By using the initial condition \(c(0)=0\), we can find \(K_2=M\) and so the solution is

\[ C(t) = M + \frac{M}{\alpha - \beta} (\beta e^{-\alpha t} - \alpha e^{-\beta t}) \]

1.4.5. Population Dynamics

Example 1.15

The population of a certain species of fish living in a large lake at time \(t\) can be modelled using Verhulst’s equation, otherwise known as the logistic equation,

\[ \diff{P}{t} = P (\beta - \delta P), \]

where \(P(t)\) is the population of fish measured in tens of thousands, and \(\beta\) and \(\delta\) are constants representing the birth and death rates of the fish living in the lake, respectively. Suppose that \(\beta=1\), \(\delta = 10^{-3}\), and the initial population is \(N=800\). Solve this initial value problem and interpret the results in physical terms.

Solution

Using the methods of separation of variables gives

\[ \int \frac{1}{P (\beta - \delta P)} \d P = \int \dt. \]
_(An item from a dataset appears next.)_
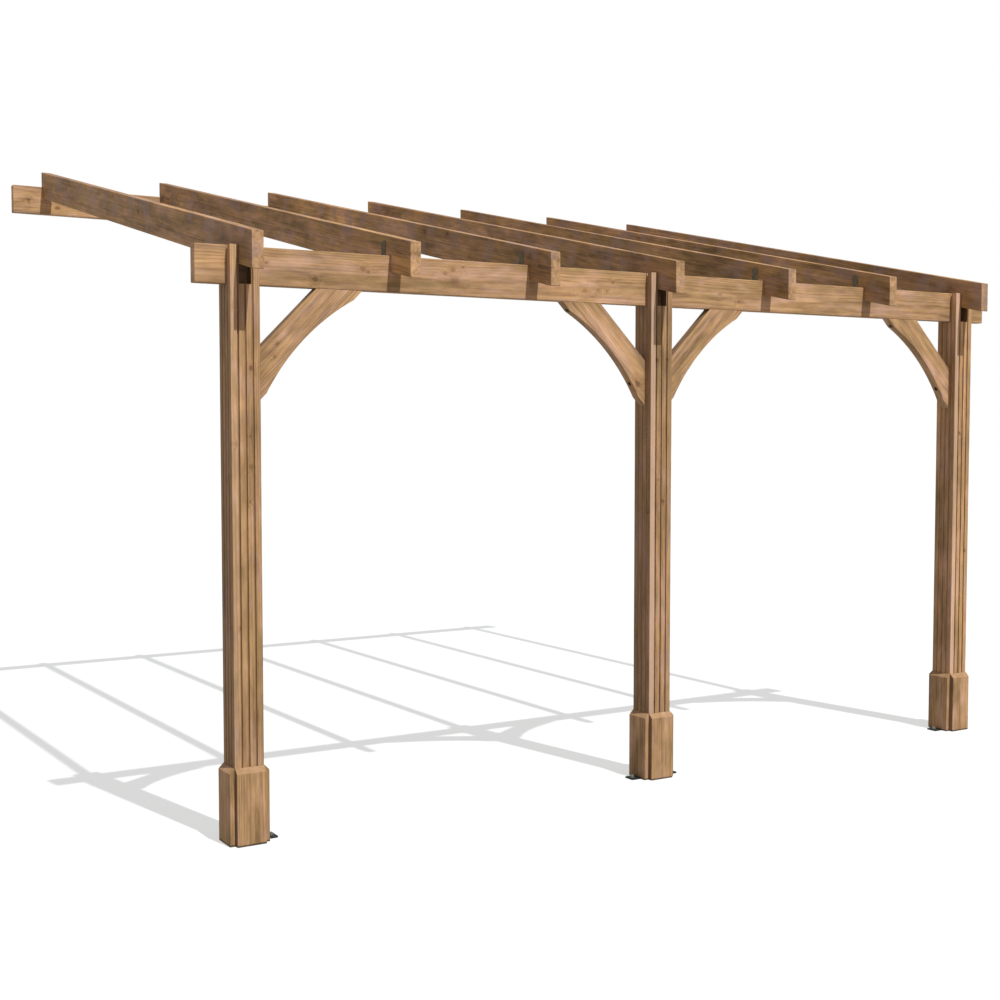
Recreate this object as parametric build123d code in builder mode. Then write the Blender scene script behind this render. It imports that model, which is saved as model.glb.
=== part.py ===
from build123d import *
from math import atan, cos, sqrt
import os

os.makedirs("parts", exist_ok=True)

# Wall-mounted timber pergola, in millimetres. X runs along the front beam, -Y is the open front,
# +Y is the wall, and Z is up from the ground at the foot of the middle post.

# Posts: planed square timber with grooves planed along all four faces
post_width = 120
post_spacing = 1990
post_arris = 3
groove_count = 3
groove_width = 8
groove_depth = 6

# Front beam: one board on edge, let into the heads of all three posts
beam_underside = 2157
beam_depth = 147
beam_thickness = 44
beam_overhang = 125
slot_clearance = 1

# Rafters: they rise towards the wall and are notched over the beam and the wall plate
rafter_count = 7
rafter_thickness = 47.5
rafter_depth = 140
rafter_slope = 0.214
rafter_seat_depth = 65.5
rafter_nose = 132
rafter_wall_clearance = 12

# Wall plate: one board on edge against the wall
plate_depth = 148
plate_thickness = 44
plate_overhang = 183
wall_face = 2890

# Knee braces: boards at 45 degrees with a hollow lower edge, screwed through deep round pockets
brace_leg = 252
brace_width = 141
brace_shoulder = 56
brace_hollow = 38
screw_pocket_radius = 6
screw_grip = 20
post_screw_height = 100
beam_screw_inset = 38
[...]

The solution to the integral on the left may be determined using partial fractions. The general solution is

\[ P(t) = \frac{\beta N e^{\beta t}}{\beta - \delta N + N \delta e^{\beta t}}. \]

Substituting the initial conditions, the solution is

\[ P(t) = \frac{800}{0.8+0.2 e^{-t}}. \]

Thus as time increases, the population of fish tends to a value of 1000. The solution curve is plotted in the following figure

Fig. 1.4 The population of fish in a lake.

1.4.6. Economics

Example 1.16

The Harrod-Domar model was developed to analyse business cycles originally but later was used to explain an economy’s growth rate through savings and capital productivity. Output, \(Y\), is a function of capital stock, \(K\), \(Y=F(K)\), and the marginal productivity,

\[ \diff{Y}{K}=c=\text{constant}. \]

The model postulates that the output growth rate is given by

\[ \frac{1}{Y} \diff{Y}{t} = sc - \delta, \]

where \(s\) is the savings rate, and \(\delta\) the capital depreciation rate. The straightforward solution,

\[ Y(t) = Y_0 e^{(sc-\delta)t}, \]

clearly demonstrates that increasing investment through savings and productivity boosts economic growth but does not take into account labour input and population size.

See Anastasios Tsoularis (2020) for more examples of ODEs in dynamic economics.